The symbols of our slave-owning founders mark a continuing valorization of this part of the American legacy that we fail to discuss, and we are now confronted again with these basic questions: how do we deal with the founding of our nation as a slave society? What story do we tell? How do we interact with our constituting document, in whose language embeds the nation’s governing and taxing mechanisms and the rights of the citizen, yet, without even a mention of slavery, also enshrines millions of its inhabitants and their descendants as sub-human chattel under law, an enshrinement that the superseding amendments fail to adequately remedy? These are some real questions we must address when we ask about the statues and monuments of the nation’s founders.
In the work of truth and freedom, many of us have often quoted the canonical text from Christian scripture "…you shall know the truth, and the truth shall make you free" (John 8:32, NKJV), yet our knowledge of truth and the freedom that this knowledge brings also require us to make a decision on what now to do with the truth. And here we have a binary choice: we can either do something, or we can do nothing. The recent events in our nation once again have imposed upon us the important, liberating, and painful call to do something about the tragic, uncomfortable truths entwined in America’s fabric.
So what can we do?
Specifically and practically, we must exercise, and expand, the fundamental right to vote, because voting is vital to the practical change we wish to see in our communities and in our country. But, voting alone cannot bring us to that place of openness to reconciliation with the past.
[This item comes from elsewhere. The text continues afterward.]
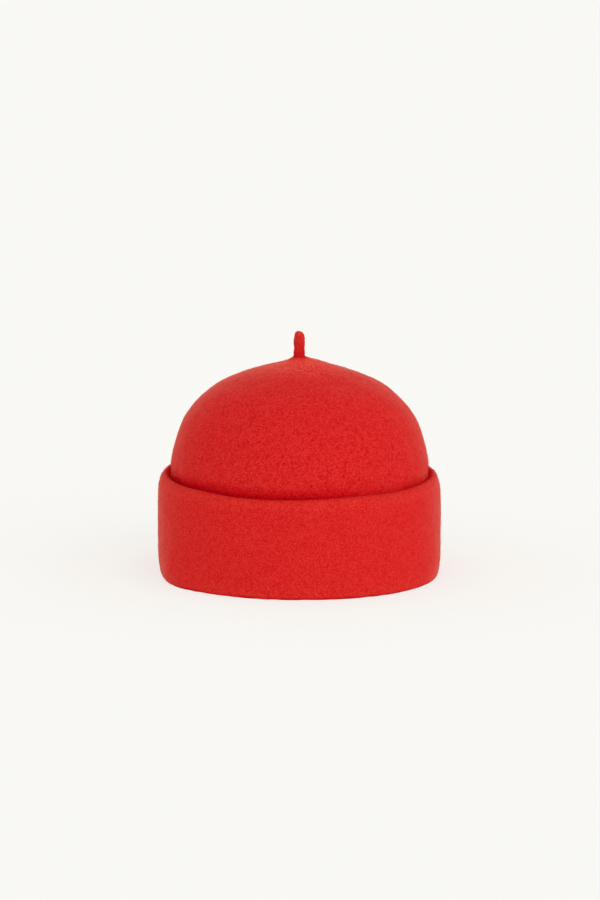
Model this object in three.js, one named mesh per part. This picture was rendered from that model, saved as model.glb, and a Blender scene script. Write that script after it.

We must each lend our voice to the national conversation about who we are and what we wish to be as a country through discussion, debate, and organizing within our networks. If America wishes to be truly free, it must embrace the truth of its founding and tackle the difficult work of honestly dealing with its embedded injustices and then righting its wrongs.
The NorcalMLK Foundation looks to continue as a partner in this work through its upcoming Social Justice Center and Gallery, a new gathering space for building a more just future, anchored by a virtual museum of civil rights and social justice campaigns throughout the world. You can find out more at sjc.norcalmlkfoundation.org.
On this July 4, 2020, let us determine to face the truth of America's past and come to embrace a future of truly beloved community. Continue to make the change we wish to see by exercising of our fundamental rights and using our voice to make ourselves, our communities, and our country better. Because, the answer to our questions will come when we force this nation "to live out the true meaning of its creed" through our acts of justice and goodwill.
This is a day when *America* is sung across the land, but there is another song whose rich words bring authenticity to our nation’s painful past and the hope and expectation for a bright future:
We have come over a way that with tears has been watered,
We have come, treading our path through the blood of the slaughtered,
Out from the gloomy past,
'Til now we stand at last
Where the white gleam of our bright star is cast.
Peace.
> Notes: Lyrics from James Weldon Johnson, "Lift Every Voice and Sing."